Close up photo of rose hips
Rosehips contain active galactolipids that can help relieve joint pain [Image: Morn the Gorn - Wikimedia Commons]

For joint pain rosehip powder brings superior relief

30 July, 2013

Natural Health News — A new analysis has shown that rosehip powder may relieve joint pain better than glucosamine hydrochloride.

This research study involved a meta-analysis of placebo-controlled studies of the two treatments in OA joint pain. The results were revealed earlier this year at the World Congress on Osteoarthritis in Montreal, Quebec.

The results of this major review of evidence showed that rose-hip powder containing the galactolipid substance known as GOPO is a more effective treatment for osteoarthritis (OA) than glucosamine hydrochloride.

The conclusions add weight to the argument that rosehip powder is a potent and effective natural alternative to both glucosamine and anti-inflammatory painkillers in OA.

Comparing evidence

The research team from Frederiksberg Hospital in Copenhagen, Denmark – led by Associate Professor of Statistics in Medicine, Dr Robin Christensen – used a meta-analysis technique to compare the effect sizes reported in all placebo-controlled studies of glucosamine hydrochloride or a specialised preparation of rose-hip powder containing the galactolipid substance, GOPO, in patients with painful OA of the joints.

The three studies included in the glucosamine analysis (involving 933 patients) consistently showed no clinical effect, whereas the three studies using a specialized rose-hip powder (involving 287 patients) showed a consistent and significant clinical improvement compared to placebo.

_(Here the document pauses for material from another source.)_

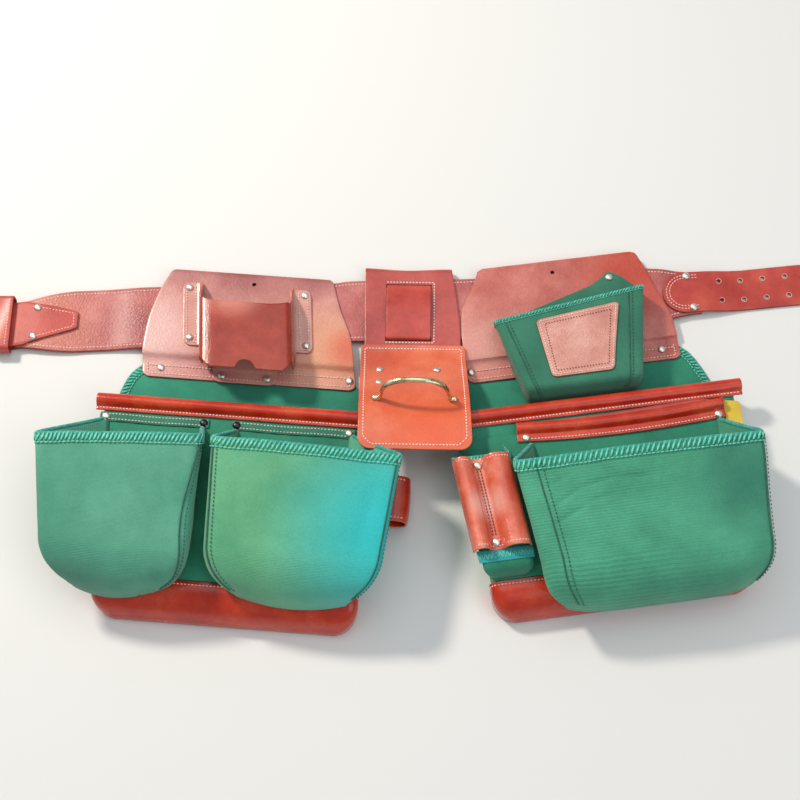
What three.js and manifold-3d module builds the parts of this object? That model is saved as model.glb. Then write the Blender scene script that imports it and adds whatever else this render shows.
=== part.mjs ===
// A leather and green fabric tool belt, laid out flat on its back: a padded waist belt with its buckle strap
// and billet, a two-pouch bag on one side, a hammer holder in the middle and a one-pouch bag on the other.
// Millimetres, +X along the belt to the billet's tip, +Y towards the waist edge, +Z up from the floor.
import * as THREE from "three";
import { mergeVertices } from "three/addons/utils/BufferGeometryUtils.js";
import Module from "manifold-3d";

const wasm = await Module();
wasm.setup();

// Driving sizes. The tables below hold shares of these sizes.
const gap = 0.3; // between two pieces that are sewn or riveted face to face
const sliver = 0.02; // the finest detail that a cut keeps
const leather = 2.5; // saddle leather of the yokes, rims, boots and holster
const heavyLeather = 3; // harness leather of the hammer holder and the straps
const fabric = 3; // foam-backed green fabric of the bags
const thinFabric = 2; // single fabric of the yoke pocket and the hem strips
const belt = { width: 76, thick: 5, left: 449, right: 330 };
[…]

When the estimated difference in efficacy of glucosamine hydrochloride and rose-hip powder was analysed using the recommended Bucher approach, a highly statistically significant difference was found in favour of the specialized rose-hip product.

Glucosamine controversy

The use of glucosamine in the treatment of OA remains controversial. Many placebo-controlled studies have produced negative results, and previous meta-analyses have led experts to conclude that glucosamine hydrochloride is ineffective in OA at the widely-used dose of 500 mg three times a day.

However, despite the fact that the UK’s National Institute for Health and Clinical Excellence (NICE) does not recommend glucosamine as a treatment for OA, many patients still use the supplement  and are paying around £10 per month or more to buy glucosamine over the counter.

Many primary care trusts (PCTs) in the UK continue to fund glucosamine prescriptions, despite a lack of clear evidence for its benefits.

In 2009 the Daily Telegraph reported that in one Strategic Health Authority in the UK, for example, over £200,000 of glucosamine was prescribed between 2007 and 2008 – representing a doubling of spend on glucosamine over the previous 3 years.

Check the label

Rosehips have a long history of medicinal use. Rosehip powder preparations have attracted growing interest from rheumatology communities around the world. The authors of the current study pointed to a previous analysis of theirs which also found that rose-hip powder containing GOPO has consistently demonstrated its ability to reduce OA joint pain and the use of rescue analgesia.

The clinical benefits of rose-hip powder in OA are thought to arise from the anti-oxidative and anti-inflammatory properties of GOPO, and consumers are advised to ensure that the product they choose contains this substance.  Not all do and in fact in the UK only one product,  LitoZin Joint Health, contains GOPO while in Australia the product Rose-Hip Vital claims to be the only product containing GOPO.